Harmful without qualification, or in excess?

"For one, obesity is known to be a risk factor for hypertension and other morbidity in children (1,2,3,4,5,6) and increases the risk of diabetes (1,2,3,4,5,6) In adults obesity increases a number of cardiovascular and other morbidities (1,2,3,4) and the health burden of obesity is recognized as a critical public health problem (JAMA free full text) as well as a cause of decreased quality of life."

Here are these studies. All based on the same methodology, and BMI.
Should I remind the readers that after the publication of innumerable (questionable) studies showing that obesity is associated with many “morbidities”, a large, well controlled study could not reproduce those findings? And the conclusion: BMI is no longer good. That is not sound science. One would expect that after such findings the old work will be “frozen” until reevaluation and new investigations.
However, what’s remarkable in this paragraph is the misuse of the term “risk”. All studies asses the relationship obesity-morbidity as in “risk factor”. But MarkH calls obesity a “risk factor”, then something that increases “the risk”, and then, something that increases “morbidities”. A MD/PhD bearer should know the difference, and I’m confident that MarkH knows it. So, why deserve his readers such propagandistic tricks?
Even the headlines about ED a major risk for the health of men were less wrong, since one can imagine how the onset of ED leads to “broken hearts” and other morbidities in some men:).

And so on.... He ends including Sandy in the class of “cranks”. Someone argued that this is no personal attack, I would call it name calling, just framing.

"This constant denial of any negative consequence of obesity is irrational, contrary to the clinical evidence, and is, quite simply, just crankery. While some of Sandy's skeptical writings do hit the mark (the social-networking study of obesity on the Framingham study being a good example), I have to say she's more of a skeptic like Steven Milloy of Junkscience (who she links - there's a bad sign), also a CEI fellow, and noted global warming crank. While they have some capacity to recognize real nonsense, the central message is one denying the rational interpretation of the literature."

A rational interpretation of the literature in to not confound scientific “significance” with “significance” of a statistical test, or odds-ratios with causation; and refrain from hasty conclusions at least until evidence is presented that there is an important physical cause/mechanism, underlying the statistically significant results.
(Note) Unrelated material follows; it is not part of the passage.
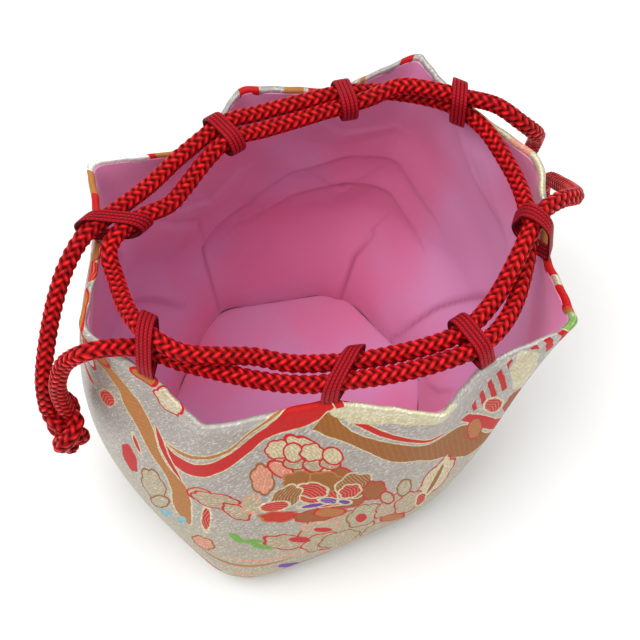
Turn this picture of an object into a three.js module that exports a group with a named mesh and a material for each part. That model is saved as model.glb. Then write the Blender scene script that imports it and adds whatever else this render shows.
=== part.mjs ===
// Kinchaku drawstring pouch: a hexagonal stiffened base, a brocade wall with a cotton lining,
// eight woven loops round the mouth and two opposed drawstrings, each ended in a knot.
// Millimetres, +Z up, the table is z = 0 and the origin is under the middle of the base.
import * as THREE from 'three';

// ---------- driving dimensions ----------
const base = {
  centre: [0, -3],
  corners: [[-30, 40], [18, 47], [47, 12], [40, -35], [-18, -58], [-48, -11]], // inside floor
  rounding: 0.2, // share of each side that a corner rounds off
  clothOut: 4, // brocade bottom beyond the inside floor
  boardOut: 2,
  clothTop: 0.9,
  boardBottom: 1.2,
  boardTop: 3.1,
  floorBottom: 3.4,
  floorTop: 4,
};
const rim = {
  centre: [12, 0],
  valleyHeight: 111, // where a loop is sewn in and pulls the rim inwards
  cornerHeight: 114, // where the rim stands out between two loops
  valleys: [[-54, 5], [-25, 35], [18, 57], [55, 53], [77, -7], [56, -43], [13, -53], [-37, -44]],
  corners: [[-59, 29], [-13, 57], [44, 69], [79, 25], [83, -32], [43, -60], [-22, -62], [-57, -30]],
  rounding: 0.14,
  foldFade: 4, // how fast the folds of the rim die out below it
};
const wall = {
  thickness: 1.4,
  bottom: 1.2,
  footOut: 4.2, // outer foot of the wall beyond the inside floor
  belly: 9.5, // how far the cloth puffs out just above the base
  bellyLean: 4, // extra puff towards the hanging knot on the left
  bellyAngle: -25,
  bellyShare: 0.05, // height share over which the belly forms
  side: 3, // how far the middle of the wall bows out
  sideStretch: 5,
  sideAngle: 20,
  columns: 80,
  rows: [0, 0.04, 0.1, 0.2, 0.35, 0.52, 0.7, 0.86, 1],
};
const lining = { thickness: 0.6, gap: 0.5, below: 1.5, flatShare: 0.35 };
const cord = { diameter: 5, sides: 10, steps: 76 };
const tab = {
  width: 5, thickness: 1, clearance: 0.75, pinch: 0.4, inFromRim: 1,
  liftOverRim: 2.1, leanAtCords: 0.35, reachAlong: 1, arcSteps: 4,
};
const knot = { radius: 9, flatness: 0.9, height: 19, sides: 20 };

// Drawstring routes: out of the knot, over the rim, once round the mouth and back to the knot.
const leftRoute = [
  [-71.5, -37, 77], [-71, -32.5, 89], [-68.5, -24.5, 99.5], [-65, -15.5, 108.5], [-61, -7.5, 114.5],
  [-55.5, 0.5, 117.6], [-47.3, 9.2, 116.3], [-39, 18.5, 114.5], [-29.5, 29.5, 114.6], [-17, 39.7, 116.3],
  [-7, 44.5, 114.5], [4, 48, 114.3], [19, 51.3, 115], [32, 53, 113], [45, 50, 113.2],
  [54.5, 44.5, 114.2], [61.5, 37, 114], [66, 27.5, 114], [70, 15, 114.5], [71.3, 3, 115.5],
  [70.3, -8, 114.6], [66, -22, 113], [60.5, -32, 114], [53, -39, 115], [43, -43, 114.8],
  [31, -46, 114.5], [18.5, -48, 115], [7, -48.5, 114], [-5, -46.5, 112.8], [-17.5, -43, 112.3],
  [-28, -40, 113], [-38, -36.5, 114.5], [-46, -37, 116.5], [-53.5, -38.5, 117],
  [-60.5, -37.5, 109.5], [-64.5, -37.5, 99], [-66, -37, 88], [-65.5, -37, 77],
];
const rightRoute = [
  [79, 52.5, 69], [80.5, 51, 82], [81, 47.5, 95], [78.5, 41, 106], [73, 39, 114],
  [65, 41.5, 119.3], [55, 44.5, 120], [46, 48, 119.5], [36.5, 50.3, 118.6], [26.5, 47.3, 116.5],
  [15, 45.5, 114], [4, 42, 113.5], [-6, 38.3, 114], [-15.5, 33.8, 116], [-22, 28.2, 114],
  [-28, 20, 112.5], [-33, 12.5, 113], [-40.5, 7, 115.2], [-46.8, 1, 116.2], [-49.5, -5, 115],
  [-47.5, -12, 113], [-43, -25, 117.2], [-37, -34.5, 120.5], [-28, -40, 119], [-18, -41, 117.8],
  [-8, -40, 115], [3, -42, 114], [18.5, -42.3, 115], [31, -40.2, 114.8], [43.5, -37, 115.3],
  [51.5, -32.8, 115.6], [59, -24.5, 116], [64.5, -16, 118.3], [69.5, -7, 120.7],
  [74.5, 1, 121.4], [80.5, 6.5, 119], [86.5, 12.5, 112], [88, 22, 101.5], [87.5, 32, 91],
  [86.5, 41, 81], [85, 46, 69],
];
const loops = [ // the far side of each tab over the two cords, and where it's sewn to the rim
  { head: [-45, 4.5], foot: [-54, 4.5] },
  { head: [-16.5, 36], foot: [-21, 41] },
  { head: [20, 49], foot: [18, 57] },
  { head: [54.5, 44.5], foot: [55.5, 52.5] },
  { head: [71, -1], foot: [77, -7] },
  { head: [51.5, -36.3], foot: [56, -43] },
  { head: [18.5, -45], foot: [13, -53] },
  { head: [-37.5, -35], foot: [-38, -43.5] },
];
const knots = {
  left: { place: [-67.5, -37.5, 67], facing: 200 },
  right: { place: [82, 49.5, 59], facing: 35 },
};

// ---------- outlines ----------
// A closed polygon whose corners are rounded by a quadratic curve; u runs one unit per side.
function roundedPolygon(points, u, rounding) {
  const count = points.length;
  const at = (index) => points[((index % count) + count) % count];
  const mix = (a, b, t) => a.map((value, axis) => value + (b[axis] - value) * t);
  const corner = Math.round(u);
  const offset = u - corner;
  if (Math.abs(offset) >= rounding) {
    const side = Math.floor(u);
    return mix(at(side), at(side + 1), u - side);
  }
  const t = (offset + rounding) / (2 * rounding);
  const start = mix(at(corner), at(corner - 1), rounding);
  const end = mix(at(corner), at(corner + 1), rounding);
  return mix(mix(start, at(corner), t), mix(at(corner), end, t), t);
}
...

I’m wondering about the target-audience of denialism blog. I didn’t want to undermine the public’s confidence in doctors, but suggesting that they have such simple solutions as weight loss for preventing so many “morbidities” is dishonest.

Iant

The Factician said...

anon,

I'm mostly going to comment on your last paragraph, as it would take an entire blog post to deal with your entire comment. I don't think MarkH suggests there is a simple solution for weight loss. This is a very difficult problem. I suspect that weight loss itself is an intractable problem for the population as a whole. We should focus instead on preventing children from becoming overweight in the first place, to prevent the host of health problems that come with extra weight.

Anonymous said...
This comment has been removed by a blog administrator.